What is being asked: Report how many lines hold the word "that"; answer with the number alone.

%%

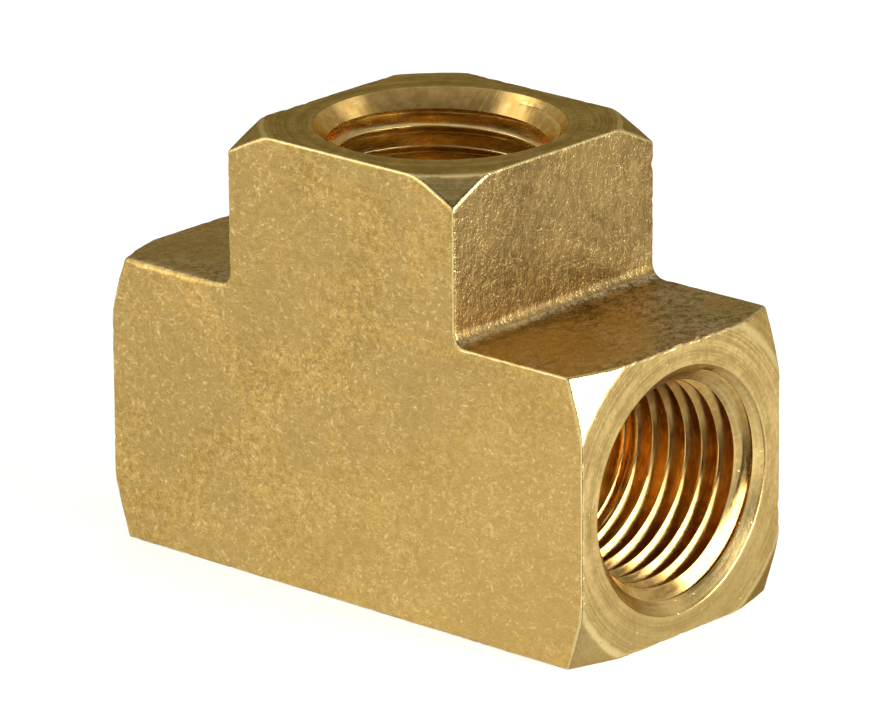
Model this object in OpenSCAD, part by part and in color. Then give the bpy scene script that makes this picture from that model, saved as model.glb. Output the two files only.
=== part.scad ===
// Brass pipe tee with three tapered female ports, 1/2-14 NPT.
// One piece of brass: a square run bar lies along X and a square branch
// stands up along Z at its middle. The base is at z = 0, the middle of the
// bar's length and depth is at x = 0, y = 0. Millimetres.

/* [Bar] */
// Width, depth and height of the square bar that the run and branch have
bar_w = 26.2; // [26:0.1:30]
// Distance from the crossing of the bores to each port's end face
port_reach = 27.5; // [27.5:0.5:34]
// Radius of the hollow between the branch and the top of the run
corner_fillet_r = 1.3; // [0.6:0.1:2.5]

/* [Turned corners of the end faces] */
// Diameter of the flat ring left on the end faces of the run
run_face_d = 30.2; // [28.4:0.2:34]
// Angle between the run's end faces and their turned corners
run_corner_angle = 26; // [15:1:45]
// Diameter of the flat ring left on the end face of the branch
branch_face_d = 31.2; // [28.4:0.1:34]
// Angle between the branch's end face and its turned corners
branch_corner_angle = 37; // [15:1:45]

/* [Pipe thread] */
// Threads per inch along the port
threads_per_inch = 14; // [14]
// Pitch diameter at the port's end face
pitch_d = 19.772; // [19.7:0.001:19.85]
// Depth at which the thread has run out
thread_depth = 16.2; // [12:0.2:16.2]
// Turns over which the thread fades out at its inner end
runout_turns = 2.5; // [1.5:0.5:3]
// Depth of the groove's middle in the run's ports, at the lowest point of the port
run_groove_depth = 1.37; // [0:0.01:1.81]
// Depth of the groove's middle in the branch's port, at the +X side of the port
branch_groove_depth = 1.01; // [0:0.01:1.81]

/* [Bores] */
// Diameter of the hole drilled before each thread is reamed and tapped
tap_drill_d = 17.2; // [16.8:0.1:17.2]
// Diameter of the 90 degree countersink at each port's end face
countersink_d = 22.2; // [21.6:0.1:23]
// Diameter of the passage that joins the two ports of the run
run_passage_d = 15; // [12:0.2:15.6]
// Diameter of the passage that joins the branch's port to the run
branch_passage_d = 14.6; // [11:0.2:15]
// Full angle of the drill's point
drill_point_angle = 118; // [90:1:135]

/* [Smoothness] */
// Straight sides to one turn of the thread
thread_sides = 36; // [24:2:40]

/* [Hidden] */
$fn = 96;

bore_z = bar_w / 2;
top_z = bore_z + port_reach;
cut_clearance = 1;

pitch = 25.4 / threads_per_inch;
thread_height = 0.8 * pitch;
crest_r = (pitch_d - thread_height) / 2;
taper_per_mm = 1 / 32;
flank_angle = 30;
faded_groove = 0.06;

drill_wall_end = port_reach - run_passage_d / 2 - 2;

// Radius of the crest's corners at a depth below the end face. The crest is
// a polygon, so its corners stand outside the round tapered crest.
function crest_corner_r(depth) =
    (crest_r - depth * taper_per_mm) / cos(180 / thread_sides);

// Height of the groove, which grows over its first turns from the inner end
function groove_h(turns) =
    max(faded_groove, min(1, turns / runout_turns) * thread_height);

// A corner of the thread: side -1 and 1 are the groove's two edges on the
// crest and side 0 is its bottom. Step 0 is at the inner end.
function thread_corner(step, side, first_depth) =
    let (
        turns = step / thread_sides,
        depth = first_depth - turns * pitch,
        height = groove_h(turns),
        along = side * height * tan(flank_angle) - depth,
        across = crest_corner_r(-along) + (side == 0 ? height : 0),
        turn_angle = 360 * turns
    )
    [across * cos(turn_angle), across * sin(turn_angle), along];

// The space inside one threaded port, with its end face at z = 0 and the
// port below it: the tapered core with one helical groove around it. At angle
// 0 the middle of the groove is at groove_depth, or whole pitches from it.
module tapped_space(groove_depth) {
    inner_turns = floor((thread_depth - groove_depth) / pitch);
    first_depth = groove_depth + inner_turns * pitch;
    steps = thread_sides * ceil((first_depth + pitch / 2) / pitch);
    corners = [
        for (step = [0 : steps])
            for (side = [-1 : 1])
                thread_corner(step, side, first_depth)
    ];
    inner_middle = len(corners);
    outer_middle = inner_middle + 1;
    middles = [
        [0, 0, corners[0][2]],
        [0, 0, corners[len(corners) - 1][2]]
    ];
    last_turn = steps - thread_sides;
    flank_faces = [
        for (step = [0 : steps - 1])
            for (side = [0 : 1])
                for (half = [0 : 1])
                    let (at = 3 * step + side)
                    half == 0
                        ? [at, at + 4, at + 3]
                        : [at, at + 1, at + 4]
    ];
    crest_faces = [
        for (step = [0 : last_turn - 1])
            for (half = [0 : 1])
                let (low = 3 * step + 2, high = 3 * (step + thread_sides))
                half == 0
                    ? [low, high + 3, low + 3]
                    : [low, high, high + 3]
    ];
    inner_faces = [
        for (step = [0 : thread_sides - 1])
            [inner_middle, 3 * step, 3 * step + 3]
    ];
    outer_faces = [
        for (step = [last_turn : steps - 1])
            [outer_middle, 3 * step + 5, 3 * step + 2]
    ];
    first_side_faces = [
        [inner_middle, 1, 0],
        [inner_middle, 2, 1],
        [inner_middle, 3 * thread_sides, 2]
    ];
    last_side_faces = [
        [outer_middle, 3 * last_turn + 2, 3 * steps],
        [outer_middle, 3 * steps, 3 * steps + 1],
        [outer_middle, 3 * steps + 1, 3 * steps + 2]
    ];
    polyhedron(
        points = concat(corners, middles),
        faces = concat(
            flank_faces,
            crest_faces,
            inner_faces,
            outer_faces,
            first_side_faces,
            last_side_faces
        )
    );
}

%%

The result: 4